**Material**
Start
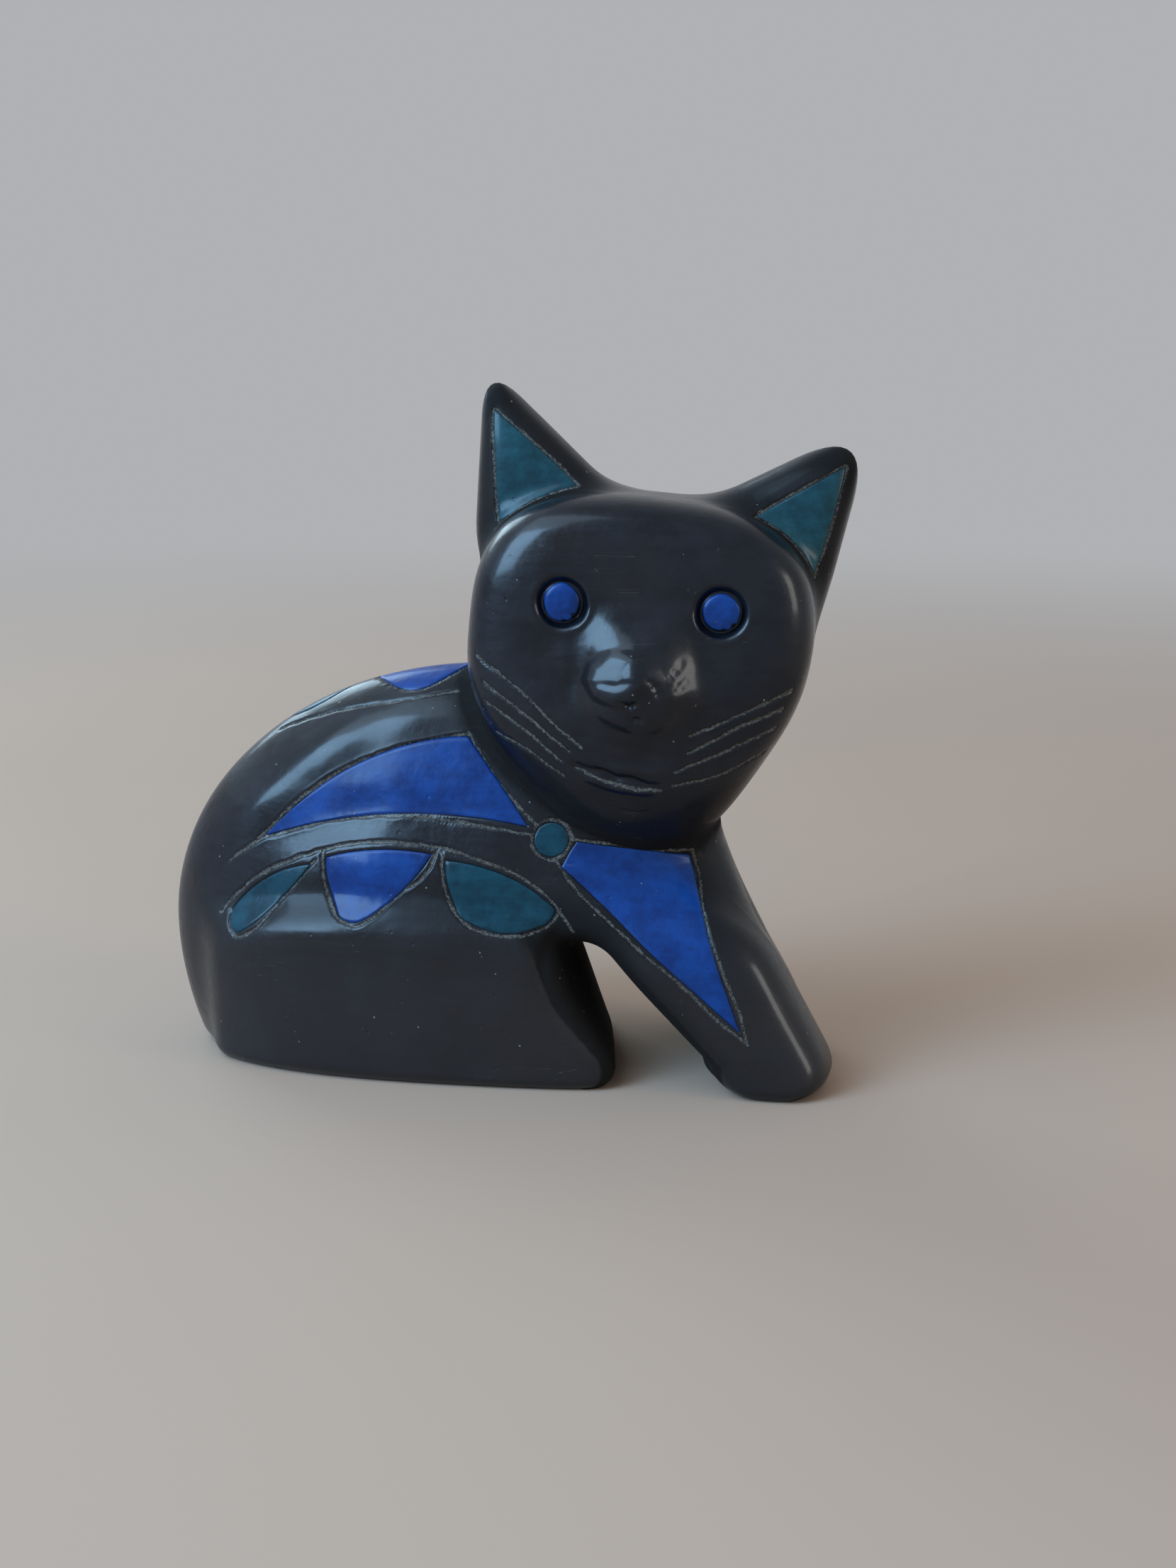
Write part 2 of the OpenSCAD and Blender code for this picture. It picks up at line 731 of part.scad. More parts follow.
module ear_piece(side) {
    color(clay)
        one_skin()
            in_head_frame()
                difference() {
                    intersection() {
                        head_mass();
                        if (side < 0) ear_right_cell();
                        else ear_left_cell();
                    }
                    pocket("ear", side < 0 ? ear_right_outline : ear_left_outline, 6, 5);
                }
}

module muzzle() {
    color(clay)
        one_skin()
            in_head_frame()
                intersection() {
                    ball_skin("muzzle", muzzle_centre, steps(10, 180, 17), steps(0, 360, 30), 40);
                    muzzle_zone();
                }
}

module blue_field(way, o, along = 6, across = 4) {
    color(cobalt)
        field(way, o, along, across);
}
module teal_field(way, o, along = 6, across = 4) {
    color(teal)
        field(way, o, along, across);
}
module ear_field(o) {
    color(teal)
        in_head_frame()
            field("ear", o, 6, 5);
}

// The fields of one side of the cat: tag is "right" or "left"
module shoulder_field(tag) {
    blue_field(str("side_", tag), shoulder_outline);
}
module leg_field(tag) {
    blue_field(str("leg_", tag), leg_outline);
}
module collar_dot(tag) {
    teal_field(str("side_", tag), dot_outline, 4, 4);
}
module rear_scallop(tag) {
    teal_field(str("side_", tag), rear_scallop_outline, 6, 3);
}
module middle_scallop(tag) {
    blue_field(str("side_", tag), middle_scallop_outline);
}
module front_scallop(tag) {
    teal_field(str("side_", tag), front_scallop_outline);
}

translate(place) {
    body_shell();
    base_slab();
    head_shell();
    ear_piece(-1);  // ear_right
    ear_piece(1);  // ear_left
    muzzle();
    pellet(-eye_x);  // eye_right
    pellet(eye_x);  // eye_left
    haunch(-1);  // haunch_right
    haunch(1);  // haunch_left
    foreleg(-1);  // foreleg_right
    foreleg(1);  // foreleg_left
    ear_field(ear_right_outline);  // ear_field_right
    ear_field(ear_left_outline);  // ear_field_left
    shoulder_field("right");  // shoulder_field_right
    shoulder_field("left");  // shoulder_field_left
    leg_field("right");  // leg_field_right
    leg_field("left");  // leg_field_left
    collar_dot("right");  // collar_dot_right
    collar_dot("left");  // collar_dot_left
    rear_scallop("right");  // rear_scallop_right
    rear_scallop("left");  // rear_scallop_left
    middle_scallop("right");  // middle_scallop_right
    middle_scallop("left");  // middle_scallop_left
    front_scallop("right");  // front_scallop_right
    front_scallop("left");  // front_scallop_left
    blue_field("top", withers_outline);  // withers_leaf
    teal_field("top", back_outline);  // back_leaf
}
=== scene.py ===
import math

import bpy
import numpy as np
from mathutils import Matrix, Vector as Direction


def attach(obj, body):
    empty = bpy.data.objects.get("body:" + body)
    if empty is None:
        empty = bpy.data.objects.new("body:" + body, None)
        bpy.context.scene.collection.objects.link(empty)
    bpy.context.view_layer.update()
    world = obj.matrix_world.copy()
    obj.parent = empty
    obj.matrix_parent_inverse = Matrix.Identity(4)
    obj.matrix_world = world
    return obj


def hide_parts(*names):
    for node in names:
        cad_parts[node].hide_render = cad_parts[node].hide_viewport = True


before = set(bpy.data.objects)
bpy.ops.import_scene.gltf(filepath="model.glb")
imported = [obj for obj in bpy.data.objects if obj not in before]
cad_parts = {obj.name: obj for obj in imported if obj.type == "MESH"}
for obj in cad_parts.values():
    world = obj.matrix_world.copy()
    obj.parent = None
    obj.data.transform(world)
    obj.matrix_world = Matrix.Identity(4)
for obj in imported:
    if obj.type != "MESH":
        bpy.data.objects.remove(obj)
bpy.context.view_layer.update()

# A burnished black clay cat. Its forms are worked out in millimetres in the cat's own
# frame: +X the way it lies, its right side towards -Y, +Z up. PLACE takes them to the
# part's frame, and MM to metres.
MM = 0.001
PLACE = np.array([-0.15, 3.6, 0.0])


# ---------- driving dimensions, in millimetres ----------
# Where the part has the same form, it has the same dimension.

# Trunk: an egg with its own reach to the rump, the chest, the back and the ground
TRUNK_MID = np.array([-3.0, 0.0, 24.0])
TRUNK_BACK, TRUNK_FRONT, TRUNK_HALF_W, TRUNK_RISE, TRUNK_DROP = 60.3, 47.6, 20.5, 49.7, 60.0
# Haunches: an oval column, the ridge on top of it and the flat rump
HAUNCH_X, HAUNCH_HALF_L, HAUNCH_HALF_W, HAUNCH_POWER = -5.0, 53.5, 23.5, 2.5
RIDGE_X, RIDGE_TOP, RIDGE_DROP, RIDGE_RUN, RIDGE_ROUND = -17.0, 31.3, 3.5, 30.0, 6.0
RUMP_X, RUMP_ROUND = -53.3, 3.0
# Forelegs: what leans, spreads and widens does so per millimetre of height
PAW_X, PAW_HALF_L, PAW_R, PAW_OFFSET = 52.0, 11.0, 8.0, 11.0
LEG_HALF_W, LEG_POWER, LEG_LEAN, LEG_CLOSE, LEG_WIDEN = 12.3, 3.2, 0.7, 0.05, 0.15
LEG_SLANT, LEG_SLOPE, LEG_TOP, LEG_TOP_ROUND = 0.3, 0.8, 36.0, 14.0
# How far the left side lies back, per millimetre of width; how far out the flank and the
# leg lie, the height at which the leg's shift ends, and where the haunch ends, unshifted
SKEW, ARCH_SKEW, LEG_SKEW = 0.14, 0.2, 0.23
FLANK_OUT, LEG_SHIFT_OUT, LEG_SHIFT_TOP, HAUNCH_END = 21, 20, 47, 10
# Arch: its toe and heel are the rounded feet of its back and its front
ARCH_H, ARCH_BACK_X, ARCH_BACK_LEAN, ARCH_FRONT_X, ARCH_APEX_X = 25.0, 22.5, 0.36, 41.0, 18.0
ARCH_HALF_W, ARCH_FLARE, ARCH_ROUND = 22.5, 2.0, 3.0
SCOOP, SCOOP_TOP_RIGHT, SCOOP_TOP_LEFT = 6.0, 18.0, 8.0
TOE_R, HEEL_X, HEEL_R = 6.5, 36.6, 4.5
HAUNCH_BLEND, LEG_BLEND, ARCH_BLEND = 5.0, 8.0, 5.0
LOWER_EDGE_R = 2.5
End
**To do**
Copy out the full listing exactly.

**Solution to this problem**
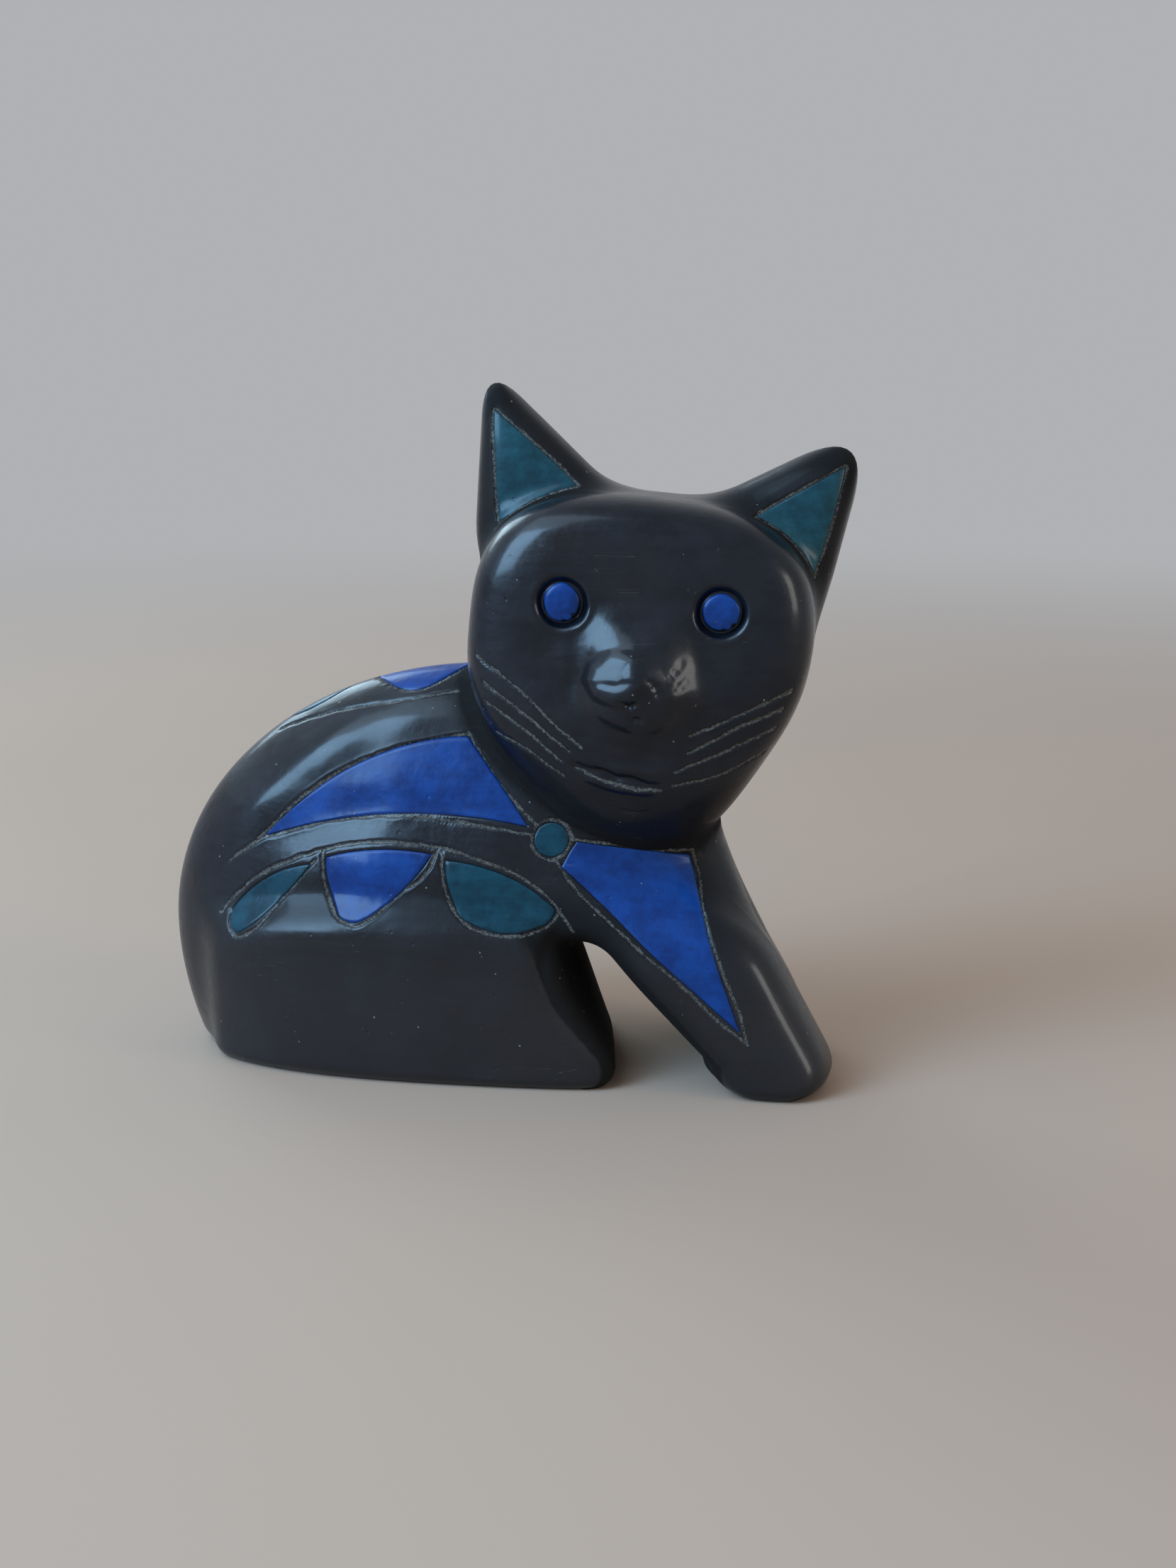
Write part 2 of the OpenSCAD and Blender code for this picture. It picks up at line 731 of part.scad. More parts follow.
module ear_piece(side) {
    color(clay)
        one_skin()
            in_head_frame()
                difference() {
                    intersection() {
                        head_mass();
                        if (side < 0) ear_right_cell();
                        else ear_left_cell();
                    }
                    pocket("ear", side < 0 ? ear_right_outline : ear_left_outline, 6, 5);
                }
}

module muzzle() {
    color(clay)
        one_skin()
            in_head_frame()
                intersection() {
                    ball_skin("muzzle", muzzle_centre, steps(10, 180, 17), steps(0, 360, 30), 40);
                    muzzle_zone();
                }
}

module blue_field(way, o, along = 6, across = 4) {
    color(cobalt)
        field(way, o, along, across);
}
module teal_field(way, o, along = 6, across = 4) {
    color(teal)
        field(way, o, along, across);
}
module ear_field(o) {
    color(teal)
        in_head_frame()
            field("ear", o, 6, 5);
}

// The fields of one side of the cat: tag is "right" or "left"
module shoulder_field(tag) {
    blue_field(str("side_", tag), shoulder_outline);
}
module leg_field(tag) {
    blue_field(str("leg_", tag), leg_outline);
}
module collar_dot(tag) {
    teal_field(str("side_", tag), dot_outline, 4, 4);
}
module rear_scallop(tag) {
    teal_field(str("side_", tag), rear_scallop_outline, 6, 3);
}
module middle_scallop(tag) {
    blue_field(str("side_", tag), middle_scallop_outline);
}
module front_scallop(tag) {
    teal_field(str("side_", tag), front_scallop_outline);
}

translate(place) {
    body_shell();
    base_slab();
    head_shell();
    ear_piece(-1);  // ear_right
    ear_piece(1);  // ear_left
    muzzle();
    pellet(-eye_x);  // eye_right
    pellet(eye_x);  // eye_left
    haunch(-1);  // haunch_right
    haunch(1);  // haunch_left
    foreleg(-1);  // foreleg_right
    foreleg(1);  // foreleg_left
    ear_field(ear_right_outline);  // ear_field_right
    ear_field(ear_left_outline);  // ear_field_left
    shoulder_field("right");  // shoulder_field_right
    shoulder_field("left");  // shoulder_field_left
    leg_field("right");  // leg_field_right
    leg_field("left");  // leg_field_left
    collar_dot("right");  // collar_dot_right
    collar_dot("left");  // collar_dot_left
    rear_scallop("right");  // rear_scallop_right
    rear_scallop("left");  // rear_scallop_left
    middle_scallop("right");  // middle_scallop_right
    middle_scallop("left");  // middle_scallop_left
    front_scallop("right");  // front_scallop_right
    front_scallop("left");  // front_scallop_left
    blue_field("top", withers_outline);  // withers_leaf
    teal_field("top", back_outline);  // back_leaf
}
=== scene.py ===
import math

import bpy
import numpy as np
from mathutils import Matrix, Vector as Direction


def attach(obj, body):
    empty = bpy.data.objects.get("body:" + body)
    if empty is None:
        empty = bpy.data.objects.new("body:" + body, None)
        bpy.context.scene.collection.objects.link(empty)
    bpy.context.view_layer.update()
    world = obj.matrix_world.copy()
    obj.parent = empty
    obj.matrix_parent_inverse = Matrix.Identity(4)
    obj.matrix_world = world
    return obj


def hide_parts(*names):
    for node in names:
        cad_parts[node].hide_render = cad_parts[node].hide_viewport = True


before = set(bpy.data.objects)
bpy.ops.import_scene.gltf(filepath="model.glb")
imported = [obj for obj in bpy.data.objects if obj not in before]
cad_parts = {obj.name: obj for obj in imported if obj.type == "MESH"}
for obj in cad_parts.values():
    world = obj.matrix_world.copy()
    obj.parent = None
    obj.data.transform(world)
    obj.matrix_world = Matrix.Identity(4)
for obj in imported:
    if obj.type != "MESH":
        bpy.data.objects.remove(obj)
bpy.context.view_layer.update()

# A burnished black clay cat. Its forms are worked out in millimetres in the cat's own
# frame: +X the way it lies, its right side towards -Y, +Z up. PLACE takes them to the
# part's frame, and MM to metres.
MM = 0.001
PLACE = np.array([-0.15, 3.6, 0.0])


# ---------- driving dimensions, in millimetres ----------
# Where the part has the same form, it has the same dimension.

# Trunk: an egg with its own reach to the rump, the chest, the back and the ground
TRUNK_MID = np.array([-3.0, 0.0, 24.0])
TRUNK_BACK, TRUNK_FRONT, TRUNK_HALF_W, TRUNK_RISE, TRUNK_DROP = 60.3, 47.6, 20.5, 49.7, 60.0
# Haunches: an oval column, the ridge on top of it and the flat rump
HAUNCH_X, HAUNCH_HALF_L, HAUNCH_HALF_W, HAUNCH_POWER = -5.0, 53.5, 23.5, 2.5
RIDGE_X, RIDGE_TOP, RIDGE_DROP, RIDGE_RUN, RIDGE_ROUND = -17.0, 31.3, 3.5, 30.0, 6.0
RUMP_X, RUMP_ROUND = -53.3, 3.0
# Forelegs: what leans, spreads and widens does so per millimetre of height
PAW_X, PAW_HALF_L, PAW_R, PAW_OFFSET = 52.0, 11.0, 8.0, 11.0
LEG_HALF_W, LEG_POWER, LEG_LEAN, LEG_CLOSE, LEG_WIDEN = 12.3, 3.2, 0.7, 0.05, 0.15
LEG_SLANT, LEG_SLOPE, LEG_TOP, LEG_TOP_ROUND = 0.3, 0.8, 36.0, 14.0
# How far the left side lies back, per millimetre of width; how far out the flank and the
# leg lie, the height at which the leg's shift ends, and where the haunch ends, unshifted
SKEW, ARCH_SKEW, LEG_SKEW = 0.14, 0.2, 0.23
FLANK_OUT, LEG_SHIFT_OUT, LEG_SHIFT_TOP, HAUNCH_END = 21, 20, 47, 10
# Arch: its toe and heel are the rounded feet of its back and its front
ARCH_H, ARCH_BACK_X, ARCH_BACK_LEAN, ARCH_FRONT_X, ARCH_APEX_X = 25.0, 22.5, 0.36, 41.0, 18.0
ARCH_HALF_W, ARCH_FLARE, ARCH_ROUND = 22.5, 2.0, 3.0
SCOOP, SCOOP_TOP_RIGHT, SCOOP_TOP_LEFT = 6.0, 18.0, 8.0
TOE_R, HEEL_X, HEEL_R = 6.5, 36.6, 4.5
HAUNCH_BLEND, LEG_BLEND, ARCH_BLEND = 5.0, 8.0, 5.0
LOWER_EDGE_R = 2.5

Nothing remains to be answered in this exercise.